**WORK INSTRUCTIONS**
Repeat all entries exactly.

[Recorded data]
** Start **

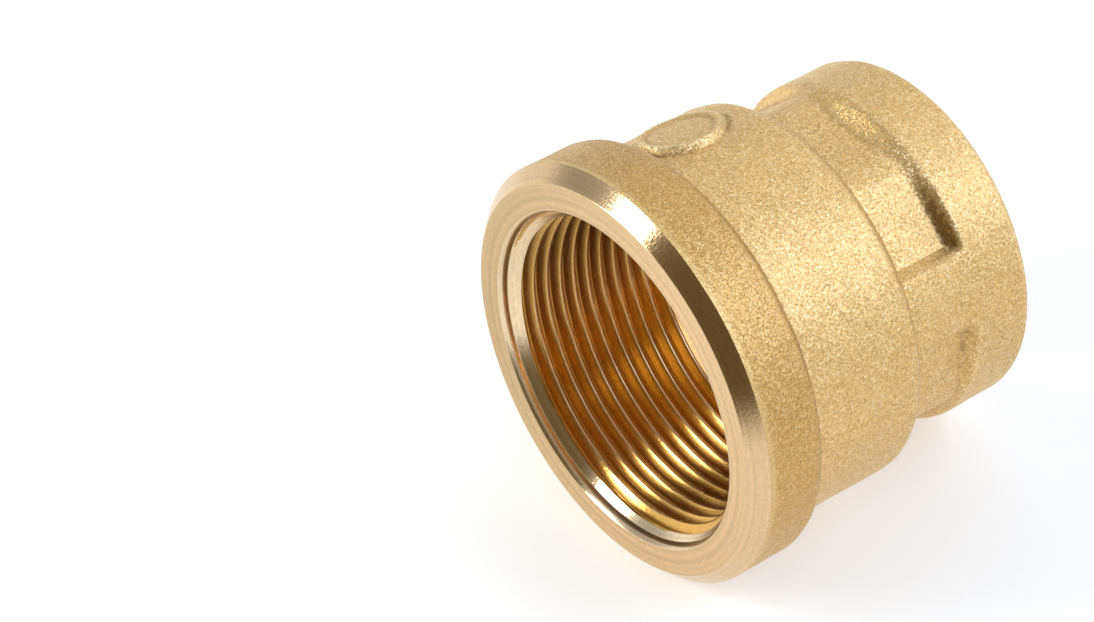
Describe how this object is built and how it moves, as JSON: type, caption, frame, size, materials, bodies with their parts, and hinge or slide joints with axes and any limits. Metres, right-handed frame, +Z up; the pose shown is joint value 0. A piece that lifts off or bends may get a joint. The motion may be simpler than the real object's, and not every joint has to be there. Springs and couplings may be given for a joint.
{
  "type": "reducing pipe coupling",
  "caption": "Cast brass reducing coupling with a female parallel pipe thread in each end, a banded wide mouth and wrench flats.",
  "frame": {"origin": "on the bore's axis, halfway between the two end faces", "axes": "+X along the bore from the wide end to the narrow end, +Z up with the coupling on its side, square to one wrench flat"},
  "size_m": [0.052, 0.0608, 0.0608],
  "materials": {
    "cast_brass": "as cast and grit blasted, matt, with machined faces and chamfers at both mouths",
    "cut_brass": "machined thread, bright"
  },
  "bodies": {
    "root": {"body": "cast_brass", "wide_thread": "cut_brass", "narrow_thread": "cut_brass"}
  },
  "joints": []
}
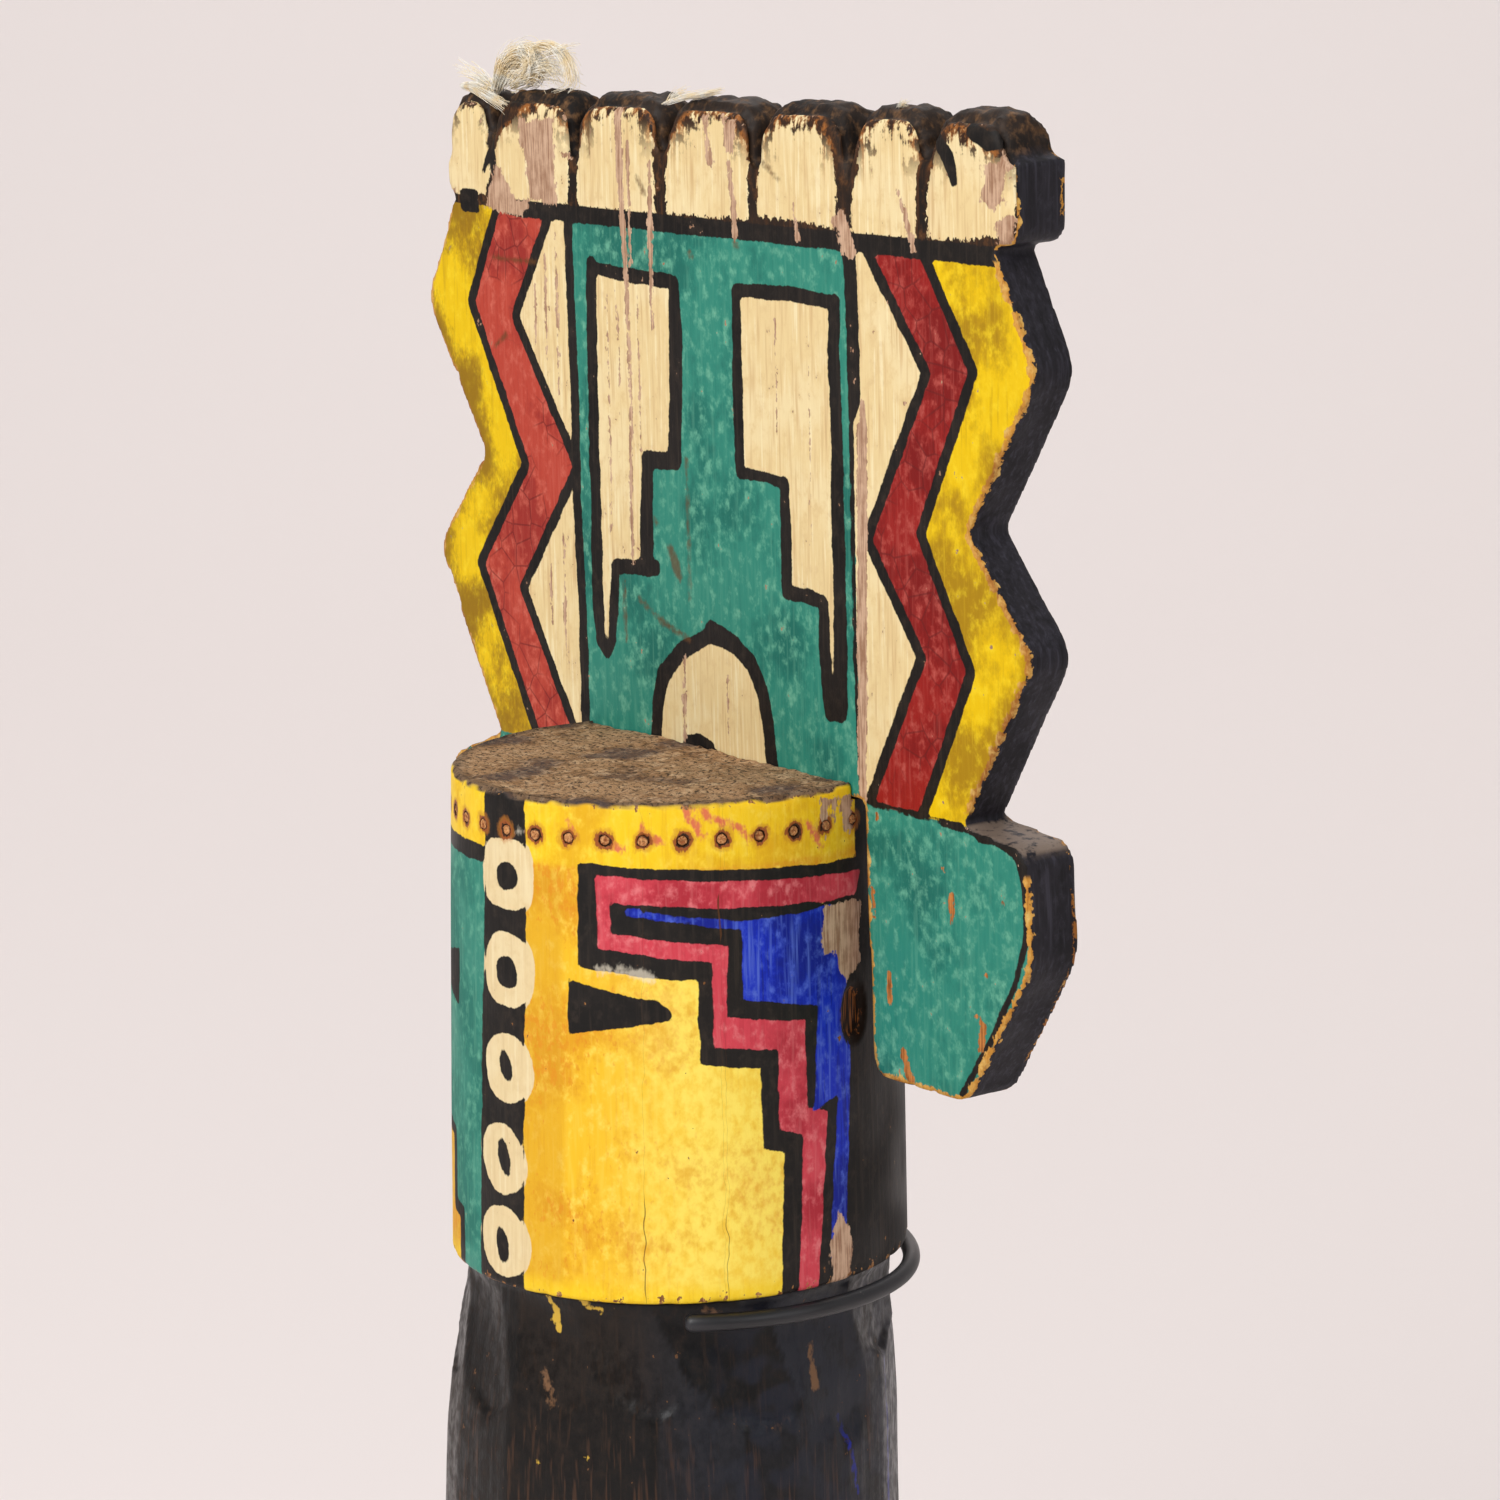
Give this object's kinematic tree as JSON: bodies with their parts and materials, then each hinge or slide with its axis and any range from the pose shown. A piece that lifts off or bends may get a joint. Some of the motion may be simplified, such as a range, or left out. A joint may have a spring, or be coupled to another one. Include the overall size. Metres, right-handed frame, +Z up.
{
  "type": "prayer stick doll",
  "caption": "Carved and painted round wooden stick with a cylindrical masked head, a flat scalloped and zigzag-edged board headdress with ears, in a wire cradle on a square foot.",
  "frame": {"origin": "middle of the stand plate's underside, on the surface it stands on", "axes": "+Z up along the stick, -Y the side the face looks to, +X the face's own left side and the viewer's right"},
  "size_m": [0.1774, 0.12, 0.4713],
  "materials": {
    "painted_stick": "matt, worn black body; head in yellow, turquoise, red, blue and black; grey dusty top",
    "painted_board": "matt hand-painted turquoise, cream, red, yellow and black with bare wood streaks and chipped edges",
    "twig": "raw broken twig ends",
    "feather_down": "soft off-white down",
    "black_steel": "satin black paint on steel"
  },
  "bodies": {
    "root": {"carved_stick": "painted_stick", "tableta_board": "painted_board", "down_tuft": "feather_down", "cradle_wire": "black_steel", "stand_rod": "black_steel", "stand_plate": "black_steel", "rim_peg_01": "twig", "rim_peg_02": "twig", "rim_peg_03": "twig", "rim_peg_04": "twig", "rim_peg_05": "twig", "rim_peg_06": "twig", "rim_peg_07": "twig", "rim_peg_08": "twig", "rim_peg_09": "twig", "rim_peg_10": "twig", "rim_peg_11": "twig", "rim_peg_12": "twig", "rim_peg_13": "twig", "rim_peg_14": "twig", "rim_peg_15": "twig", "rim_peg_16": "twig", "rim_peg_17": "twig", "rim_peg_18": "twig", "rim_peg_19": "twig", "rim_peg_20": "twig", "rim_peg_21": "twig", "rim_peg_22": "twig"}
  },
  "joints": []
}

** End **

**RIGHT ANSWER**
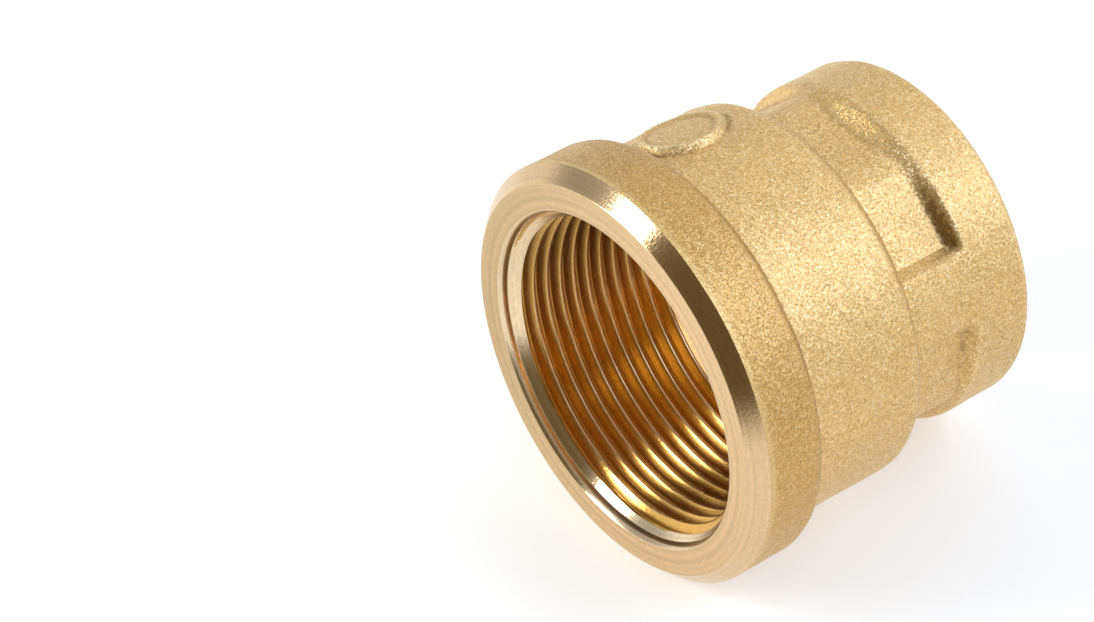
Describe how this object is built and how it moves, as JSON: type, caption, frame, size, materials, bodies with their parts, and hinge or slide joints with axes and any limits. Metres, right-handed frame, +Z up; the pose shown is joint value 0. A piece that lifts off or bends may get a joint. The motion may be simpler than the real object's, and not every joint has to be there. Springs and couplings may be given for a joint.
{
  "type": "reducing pipe coupling",
  "caption": "Cast brass reducing coupling with a female parallel pipe thread in each end, a banded wide mouth and wrench flats.",
  "frame": {"origin": "on the bore's axis, halfway between the two end faces", "axes": "+X along the bore from the wide end to the narrow end, +Z up with the coupling on its side, square to one wrench flat"},
  "size_m": [0.052, 0.0608, 0.0608],
  "materials": {
    "cast_brass": "as cast and grit blasted, matt, with machined faces and chamfers at both mouths",
    "cut_brass": "machined thread, bright"
  },
  "bodies": {
    "root": {"body": "cast_brass", "wide_thread": "cut_brass", "narrow_thread": "cut_brass"}
  },
  "joints": []
}
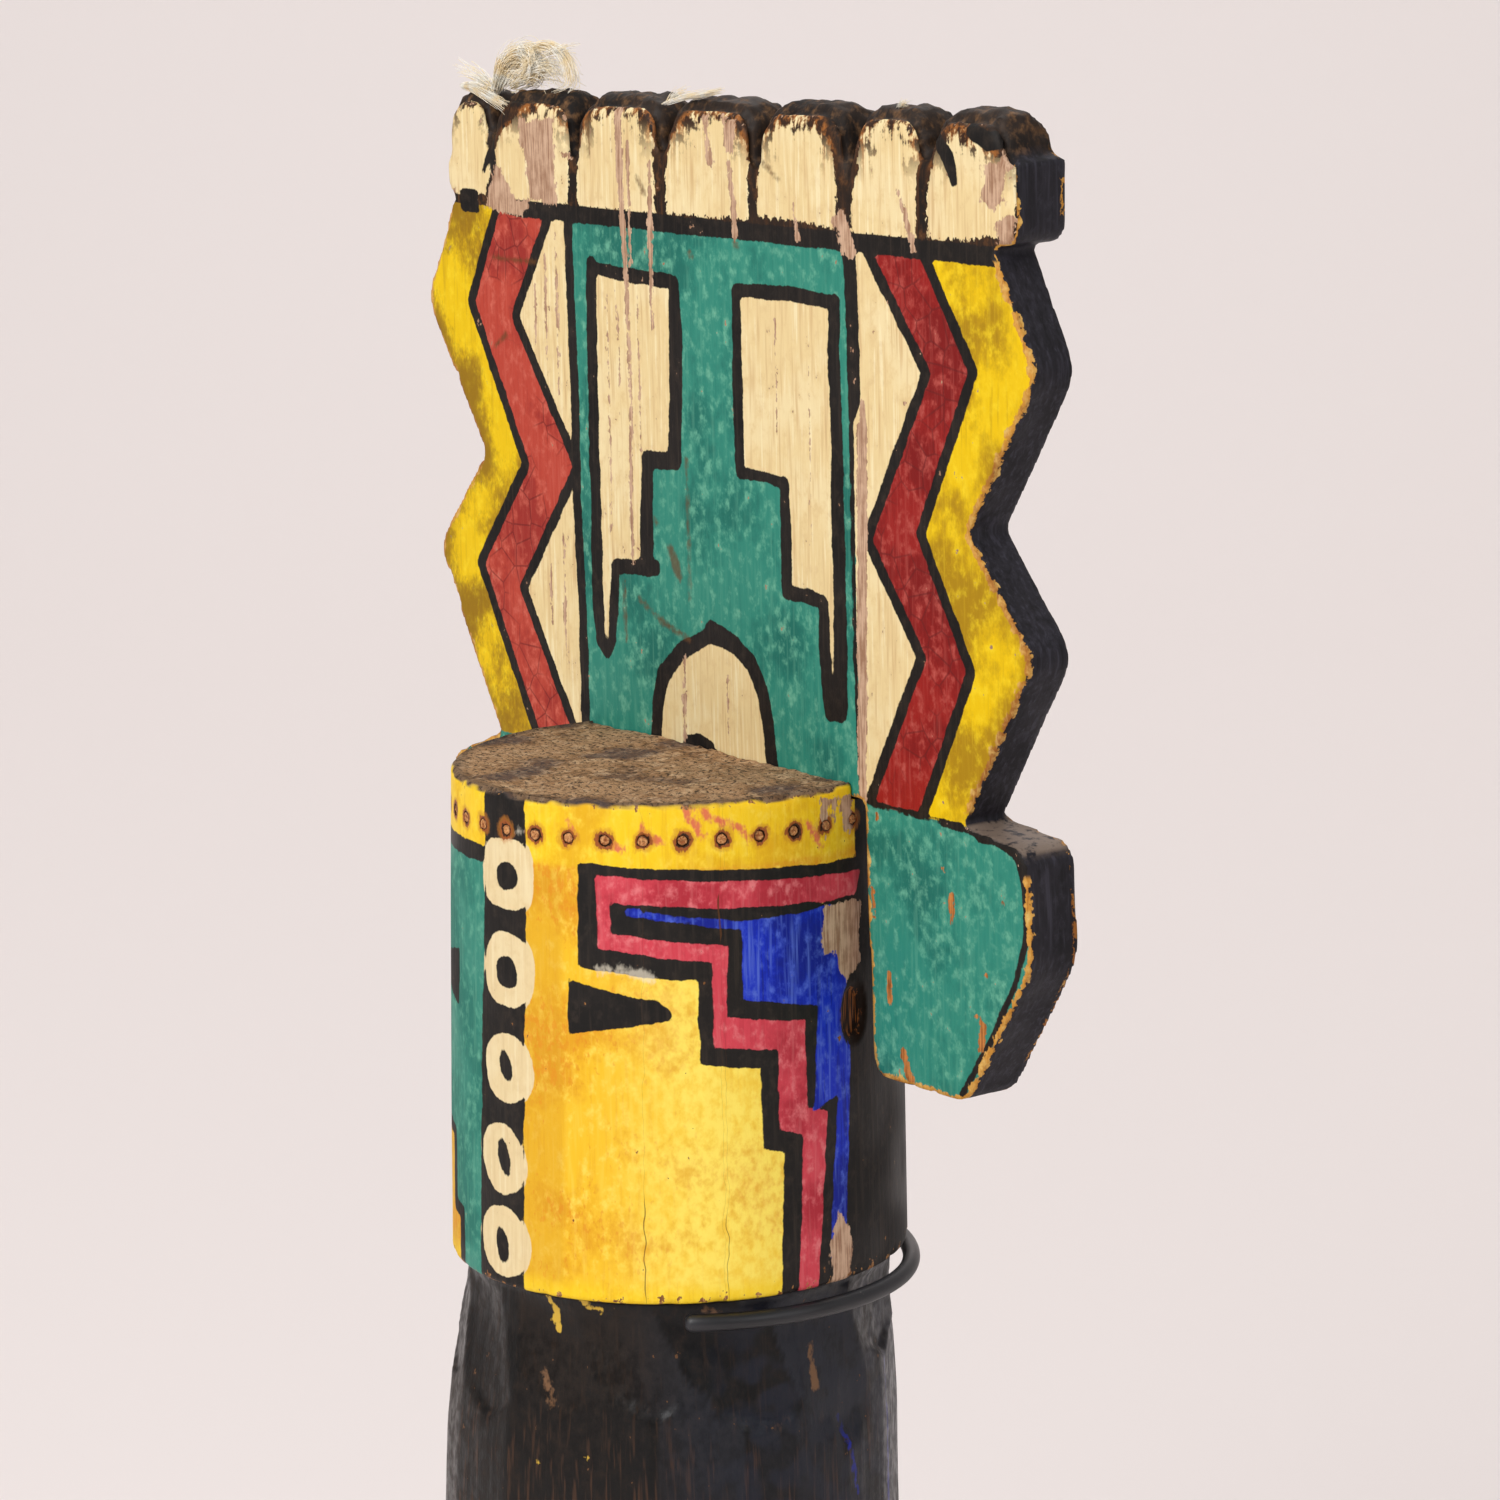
Give this object's kinematic tree as JSON: bodies with their parts and materials, then each hinge or slide with its axis and any range from the pose shown. A piece that lifts off or bends may get a joint. Some of the motion may be simplified, such as a range, or left out. A joint may have a spring, or be coupled to another one. Include the overall size. Metres, right-handed frame, +Z up.
{
  "type": "prayer stick doll",
  "caption": "Carved and painted round wooden stick with a cylindrical masked head, a flat scalloped and zigzag-edged board headdress with ears, in a wire cradle on a square foot.",
  "frame": {"origin": "middle of the stand plate's underside, on the surface it stands on", "axes": "+Z up along the stick, -Y the side the face looks to, +X the face's own left side and the viewer's right"},
  "size_m": [0.1774, 0.12, 0.4713],
  "materials": {
    "painted_stick": "matt, worn black body; head in yellow, turquoise, red, blue and black; grey dusty top",
    "painted_board": "matt hand-painted turquoise, cream, red, yellow and black with bare wood streaks and chipped edges",
    "twig": "raw broken twig ends",
    "feather_down": "soft off-white down",
    "black_steel": "satin black paint on steel"
  },
  "bodies": {
    "root": {"carved_stick": "painted_stick", "tableta_board": "painted_board", "down_tuft": "feather_down", "cradle_wire": "black_steel", "stand_rod": "black_steel", "stand_plate": "black_steel", "rim_peg_01": "twig", "rim_peg_02": "twig", "rim_peg_03": "twig", "rim_peg_04": "twig", "rim_peg_05": "twig", "rim_peg_06": "twig", "rim_peg_07": "twig", "rim_peg_08": "twig", "rim_peg_09": "twig", "rim_peg_10": "twig", "rim_peg_11": "twig", "rim_peg_12": "twig", "rim_peg_13": "twig", "rim_peg_14": "twig", "rim_peg_15": "twig", "rim_peg_16": "twig", "rim_peg_17": "twig", "rim_peg_18": "twig", "rim_peg_19": "twig", "rim_peg_20": "twig", "rim_peg_21": "twig", "rim_peg_22": "twig"}
  },
  "joints": []
}